>>>
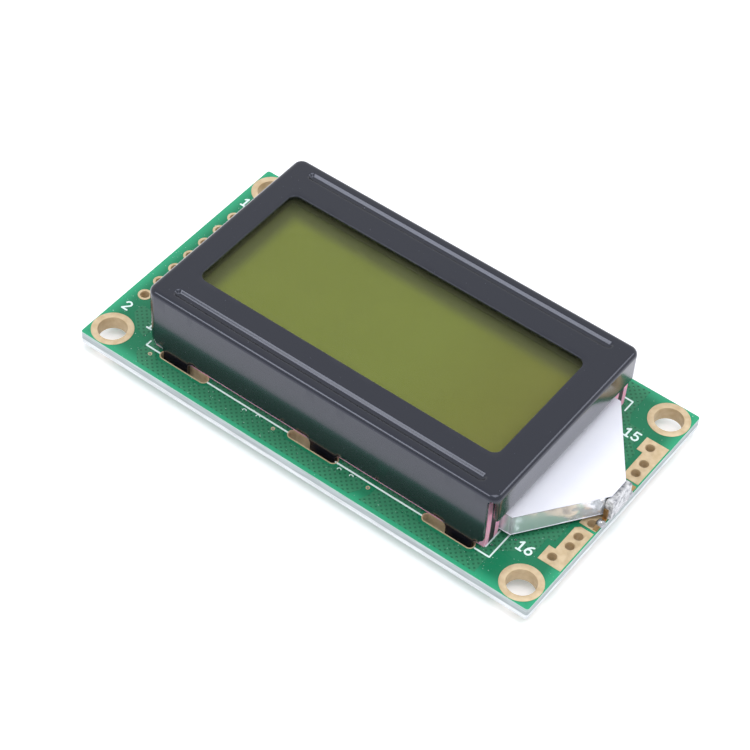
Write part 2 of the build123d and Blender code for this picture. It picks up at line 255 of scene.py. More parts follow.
# floor, world and lamps: metres and watts
studio = {
    "skyLight": 0.8,
    "skyColour": "#F4F6FF",
    "lampPower": 1.0,
    "lampSize": 0.32,
    "lampPlace": (0.10, -0.02, 0.5),
    "edgePower": 0.45,     # a smaller box from the front left, for the lines along folds and grooves
    "edgeSize": 0.17,
    "edgePlace": (-0.19, -0.26, 0.40),
    "rimPower": 0.25,      # another from the back right, for the fold of the right end
    "rimSize": 0.16,
    "rimPlace": (0.24, 0.28, 0.36),
    "paper": "#F6F6F8",
    "floorSize": 3.0,
    "floorGlow": 0.24,     # seen by the camera only, so that the floor reads as white paper
}


def seenRay(tree):
    # 1 for what is looked at, straight, mirrored or through glass; 0 for the light that falls on things
    path = addNode(tree, "LightPath")
    mirrored = addNode(tree, "Math", {"operation": "MAXIMUM"},
                       {0: path.outputs["Is Camera Ray"], 1: path.outputs["Is Glossy Ray"]})
    return addNode(tree, "Math", {"operation": "MAXIMUM"},
                   {0: mirrored.outputs[0], 1: path.outputs["Is Transmission Ray"]}).outputs[0]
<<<
> **What the task requires**
Reproduce the entire listing word for word.

> **Complete output**
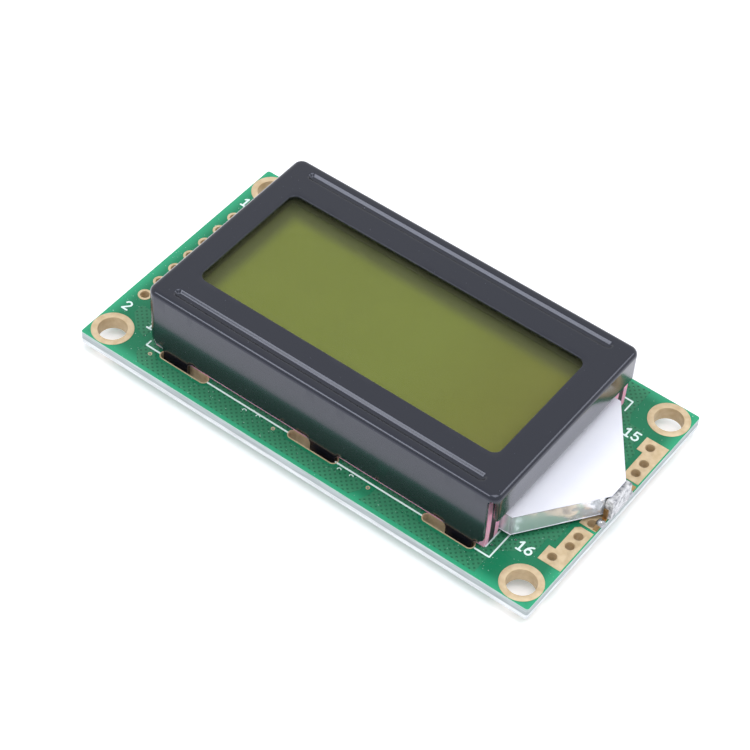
Write part 2 of the build123d and Blender code for this picture. It picks up at line 255 of scene.py. More parts follow.
# floor, world and lamps: metres and watts
studio = {
    "skyLight": 0.8,
    "skyColour": "#F4F6FF",
    "lampPower": 1.0,
    "lampSize": 0.32,
    "lampPlace": (0.10, -0.02, 0.5),
    "edgePower": 0.45,     # a smaller box from the front left, for the lines along folds and grooves
    "edgeSize": 0.17,
    "edgePlace": (-0.19, -0.26, 0.40),
    "rimPower": 0.25,      # another from the back right, for the fold of the right end
    "rimSize": 0.16,
    "rimPlace": (0.24, 0.28, 0.36),
    "paper": "#F6F6F8",
    "floorSize": 3.0,
    "floorGlow": 0.24,     # seen by the camera only, so that the floor reads as white paper
}


def seenRay(tree):
    # 1 for what is looked at, straight, mirrored or through glass; 0 for the light that falls on things
    path = addNode(tree, "LightPath")
    mirrored = addNode(tree, "Math", {"operation": "MAXIMUM"},
                       {0: path.outputs["Is Camera Ray"], 1: path.outputs["Is Glossy Ray"]})
    return addNode(tree, "Math", {"operation": "MAXIMUM"},
                   {0: mirrored.outputs[0], 1: path.outputs["Is Transmission Ray"]}).outputs[0]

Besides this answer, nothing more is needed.